A lot of us strafe with the F-bomb in our personal and private lives, but we also know when to shut it off in a public and professional situation.
pissed off patricia @ 36:
Show business is a hornets nest of control freaks with big egos.
Don’t forget, his show won “the ‘Polk’ award, just as prestigioius as the Peabody.”
L.A. Confidential @ 37:
and low self esteem….
lpardona @ 18:
He DOES have blue eyes now, anyone know when he made the switch?
I wonder if we are going to celebrate a second annual Falafel Day this July 30?
Man, THAT would work beautifully as a ring tone.
I can see now where the “where’s my mtherF**kin Ice tea” line, was all about.
Projecting the worst of himself on others. O’Reilly is blind man, he can’t see himself in a mirror.
shaw @ 40:
He had his buddy, Dr. Mengele, change his eye color to make him more Aryan.
I had completely forgotten that the Fox “newspeople” were primarily recruited from gossip shows.
Hey, I’m all for using colorful metaphors. They just need to be properly directed. BOR is an arrogant prick. That’s his real problem.
It’s not the f-bomb that’s so disturbing here. You’re right, many of us use it in daily life. But we use it in the “give me a f-ing break” way. Not the, “if my eyes were uzis you’d be chow” way. He is one sick dude with serious serious inferiority issues.
From The BR Tapes
Trumpet Player-I’ll stay away, you can’t hear a note though.
BR-I can hear everything! I don’t give a fuck what you hear. I hear it, and all I know is that you’re blowin’ my fuckin’ eardrum out! (turns to the saxophones) The saxophones, you can play the flute, there’s no sound in flutes. All I hear is noise. If you get any fuckin’ closer you’ll electrocute yourselves. What do you think I got a man with a sound system out there for? Sit down and play some fuckin’ music! You afraid you won’t be heard, is that it? I’ll turn the motherfucker off all of you, then see what kind of a band you got up there, without all the assistance. You can’t play shit! I’m accustomed to working with number one musicians. I’m not accustomed to working with half-assed fuckin’ kids who think they wrote the fuckin’ music business. You got a long way to go. You got a long way to go. Every one of you got a long fuckin’ way to go. Do you understand what I’m sayin’? You can’t play shit up there for me. What the fuck you’re doin’ up there doesn’t deserve to be called a “name” band. The fuckin’ kids out at the park there, they sounded fifty times better than any one of you!

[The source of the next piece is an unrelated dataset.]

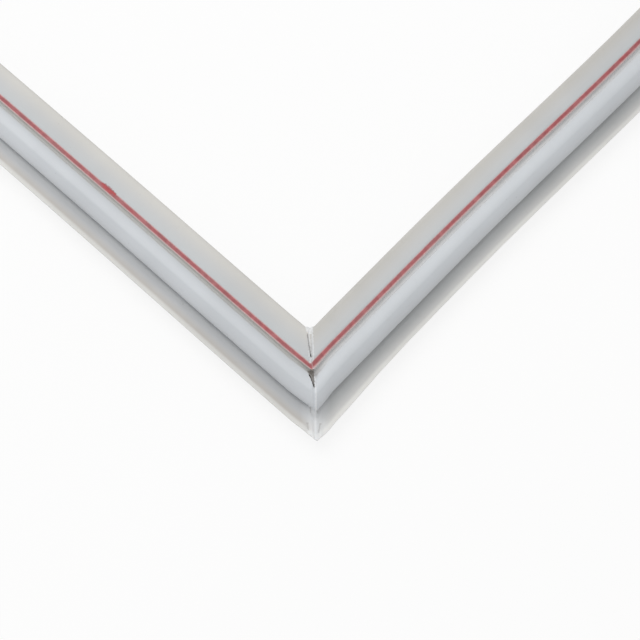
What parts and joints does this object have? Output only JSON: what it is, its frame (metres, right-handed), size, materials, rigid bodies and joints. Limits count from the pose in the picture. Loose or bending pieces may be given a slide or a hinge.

And that’s without a rhythm section. Maybe they enjoy what they are doin’ here. If you don’t enjoy it here, fuck you! And get off my band. Or we can find other ways to settle it. I’m just so fuckin’ tired of having to go through speeches with you guys. You’re all a fuckin’ bunch of children. There’s not a man among you, not one man who can go out there and play the job like a man. You’re all up there, fuckin’ high school, bullshit jive artists. You jived me for the last fuckin’ time. You got two sets to make up your fuckin’ mind or I get me an all L.A. band tomorrow night. Don’t think that’s not impossible. It’s very fuckin’ possible. I’ve had it with you guys. I ought to give each one of you motherfuckers a cut in salary before I get out of this fuckin’ room!
(Exit Buddy, slamming the door behind him)
Jeffrey Davis @ 17:
It always amuses me when someone claims that a story that they just read is boring, yet then chooses to take time out of their day to comment on the story that bored them so.
I need a little more in the way of context. Admittedly he was taking advantage of his position, little else can explain the overuse of f-bombs, but at the same time if their mistakes going on around him were that great then at least I could understand his rage somewhat (not justify it, by any means, but at least understand where it was coming from).
I interned at a small news station Connecticut, where I worked teleprompter. It takes a while to get the rhythm of the thing, and the newscaster expressed his irritation at the breaks. There was no cursing, but I could imagine that if things were totally out of whack it could possibly happen.
One would have thought that with the anger management issues that O’Reilly has exhibited, O’Reilly would have been the perfect candidate to be the point man leading the way to ferret out the Viet Cong in the jungles of Vietnam. Curiously and mysteriously, O’Reilly’s gung ho spirit was nowhere to be found inside a military uniform. To paraphrase Shakespeare, Bill O’Reilly: all sound and fury, signifying nothing.